Presence of sweet and sour crude
If exploration and production companies are given an option whether to produce sweet or sour crude, without any hesitation they will all opt for sweet crude. However, that does not exist in reality and Mother Nature determines the sort of crude available depending on the terrain. For example, WTI crude which is light and sweet premium crude has unique rock formations when compared to heavy crude such as Saudi heavy or Mexico Maya. Usually the Texas regional crude basins offer light and sweet crude as compared to other regions.
Processing requirements of sweet and sour crudes
Heavy and sour crude require complex refining procedure as compared to sweet and light crude. The sulfur compounds in heavy and sour crude present major challenges in the refining process. This is due to the fact that sulfur compounds are substances of different chemical nature, from the elemental sulfur to hydrogen sulfide and mercaptan compounds, sulfides, open-chain and cyclic disulfides, heterocyclic derivatives of thiophene, thiophane and other more complex compounds.
Sweet and light crude require simple basic processing with possible value addition technology for blending while heavy crude requires extensive additional complex refinery infrastructure such as desulphurization and hydrodesulphurization plants in order to roll out value-added products to the market.
Using this process, refineries which process heavy sour crude separate the sulfur from products such as gasoline, gasoil and kerosene. It is worthwhile to note that the levels of sulfur in the environment have steadily increased in the past two decades due to use of heavier crude and cheaper high sulfur crude. This has forced the refining industry to go for additional facilities like ultra-desulphurization for gasoline and diesel to meet the requirement of the stringent sulfur emission standards. Sulfur is not only detrimental to the environment and health, but it also negatively impacts the refiners economically by fetching lower prices. Also, products that do not meet the international sulfur specifications are downgraded to lower grade products and this again puts the refining companies at a loss.
Hydrotreating process is extensively used by refineries with the main objective of removing sulfur as well as other compounds which are undesirable such as unsaturated hydrocarbons, nitrogen from refinery process streams, etc. Hydrodesulphurization has been extensively used commercially for treating naphtha as feedstock for catalytic reformers to meet the stringent sulfur specification of less than 1 ppm wt. This process has also been widely used in the removal of sulfur compounds from kerosene and gasoil so as to make them suitable blending components. In cases where products are from catalytic or thermal crackers, hydrogen treatment is used to improve the product quality specifications like color, smoke point, cetane index, etc.
During a typical hydrotreating process, the feedstock is mixed with hydrogen-rich make up gas and recycled gas from the reactor. The mixture exchanges heat with the reactor effluent and is heated in a furnace as it enters the reactor loaded with catalyst. In the reactor, the sulfur and the nitrogen compounds present in the feedstock are converted into hydrogen sulfide and ammonia respectively. The olefins present are saturated with hydrogen to become di-olefins. There are many technologies available in the hydrotreating process with variance; however, all the technologies aim to strip the sulfur from the feedstock and maximize the output of value-added products.
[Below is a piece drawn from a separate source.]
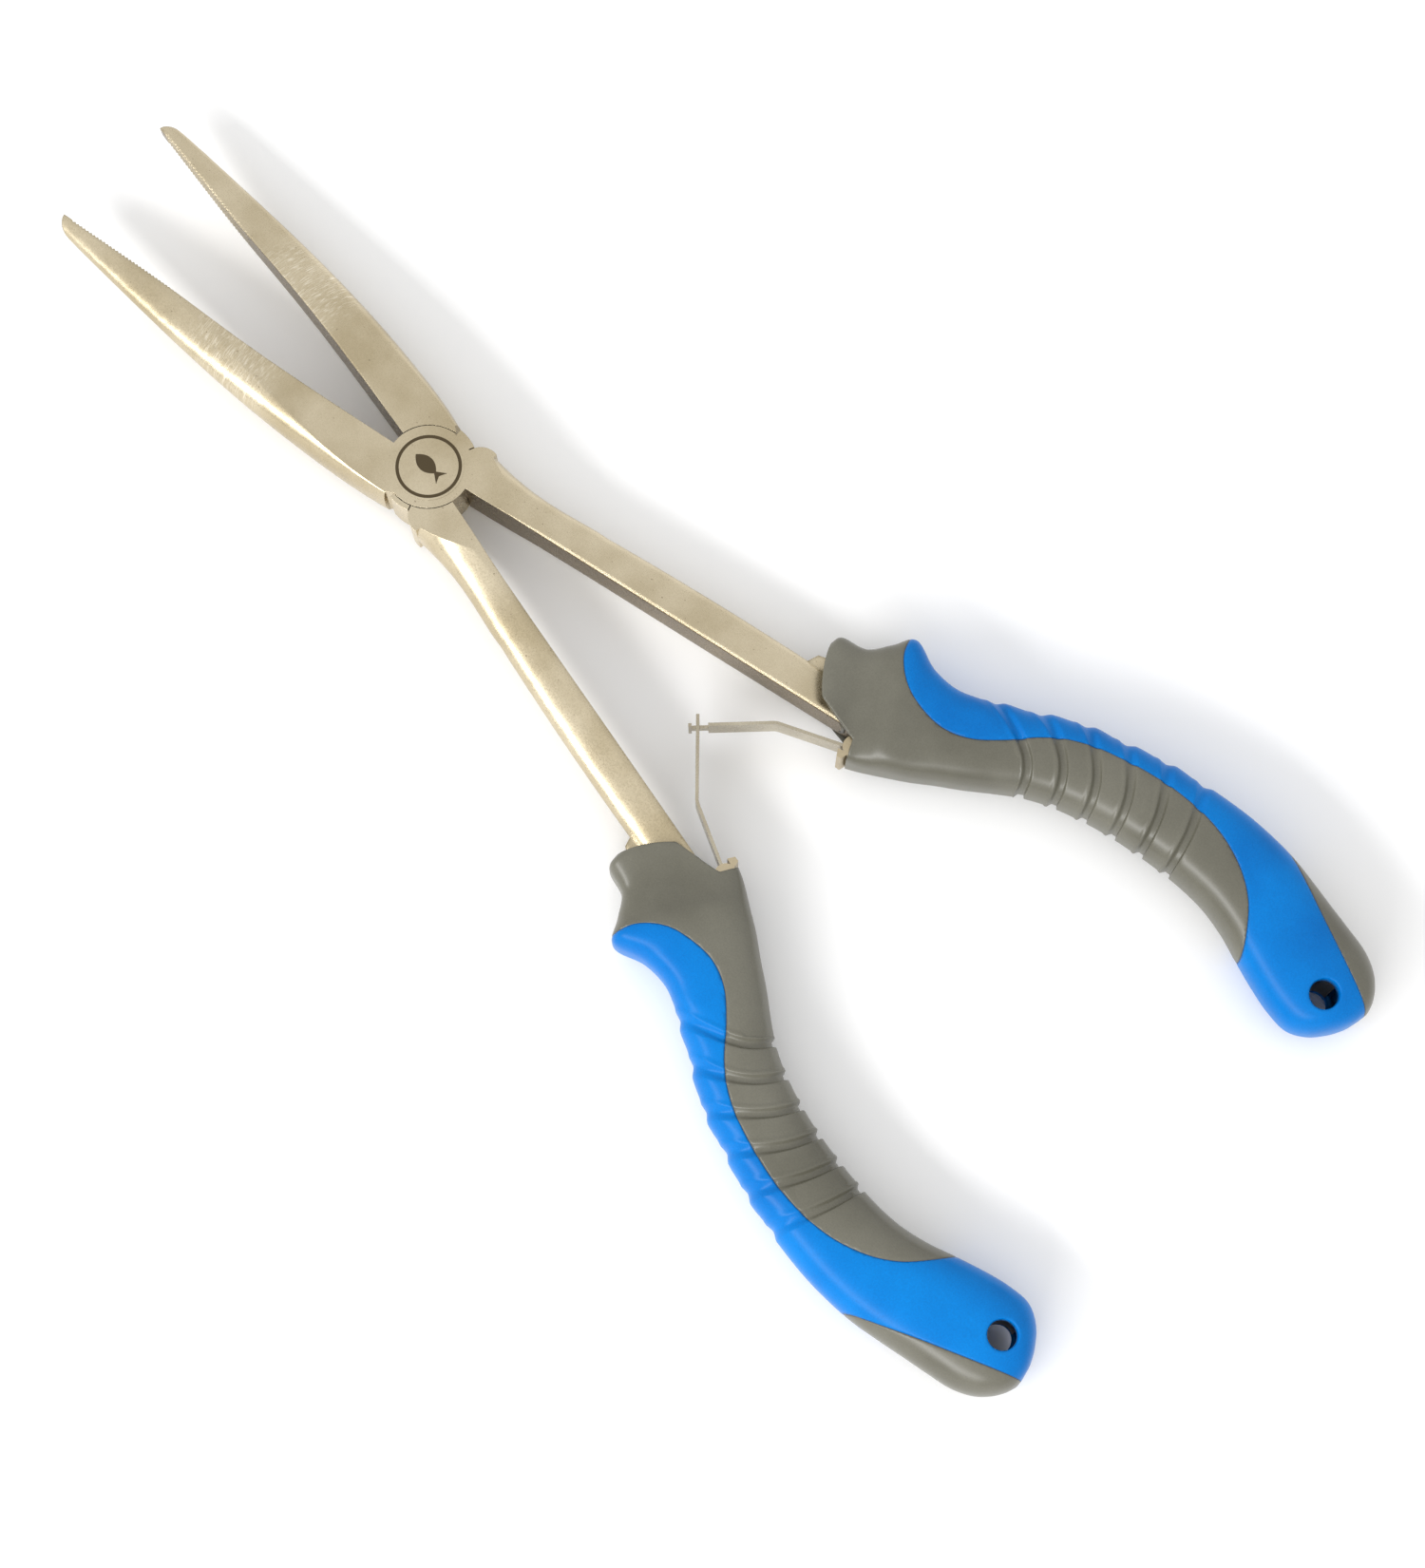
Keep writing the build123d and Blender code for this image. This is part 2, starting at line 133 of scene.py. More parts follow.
def vector_node(nodes, links, operation, first, second):
    node = nodes.new("ShaderNodeVectorMath")
    node.operation = operation
    feed(links, first, node.inputs[0])
    feed(links, second, node.inputs[1])
    return node.outputs["Value" if operation == "DOT_PRODUCT" else "Vector"]


def blend_colour(nodes, links, factor, first, second, mode="MIX"):
    node = nodes.new("ShaderNodeMix")
    node.data_type = "RGBA"
    node.blend_type = mode
    feed(links, factor, node.inputs["Factor"])
    feed(links, first, node.inputs["A"])
    feed(links, second, node.inputs["B"])
    return node.outputs["Result"]


def bump(nodes, links, height, strength, distance, normal=None):
    node = nodes.new("ShaderNodeBump")
    node.inputs["Strength"].default_value = strength
    node.inputs["Distance"].default_value = distance
    links.new(height, node.inputs["Height"])
    if normal:
        links.new(normal, node.inputs["Normal"])
    return node.outputs["Normal"]


def soft_edges(nodes, links, radius):
    """A normal that rounds the mesh's sharp edges to a radius."""
    node = nodes.new("ShaderNodeBevel")
    node.samples = 6
    feed(links, radius, node.inputs["Radius"])
    return node.outputs["Normal"]


# ---- metal ----
PLATING_DARK, PLATING_LIGHT = (0.50, 0.42, 0.275), (0.66, 0.575, 0.415)
ENGRAVED = (0.115, 0.088, 0.052, 1)
SHADED_INNER = (0.33, 0.28, 0.21, 1)
GRIND_START, GRIND_END = 0.030, 0.056  # where grinding marks cross the jaws, ahead of the pivot
GRIND_FADE = 0.008
GRAIN_HEIGHT = 0.00004  # of the blasted or spark-eroded grain
ENGRAVED_FADE = 0.00001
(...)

During the hydrotreating process, the catalysts play a vital role in the removal the sulfur.
Economics of sweet and sour crudes
It is clear from the analysis so far that sweet and sour crude provide different basket of product mix. This is called crude slate. Since sweet and light crude provide better product slate, particularly the middle distillates which have a ready market, they are priced higher when compared to heavy and sour crude. Heavy crude also requires additional refining facilities to remove the sulfur contents; however, they are capital intensive and the payback period is understandably long. Hence, refiners take a tradeoff between high priced crude versus high capital outlay while sourcing and deciding their refinery configuration. The proximity of crude source also plays an important role in setting up of a refinery infrastructure. Modern refineries are equipped with flexible processing facilities to handle different types of crude so as to achieve better economics in refinery operations.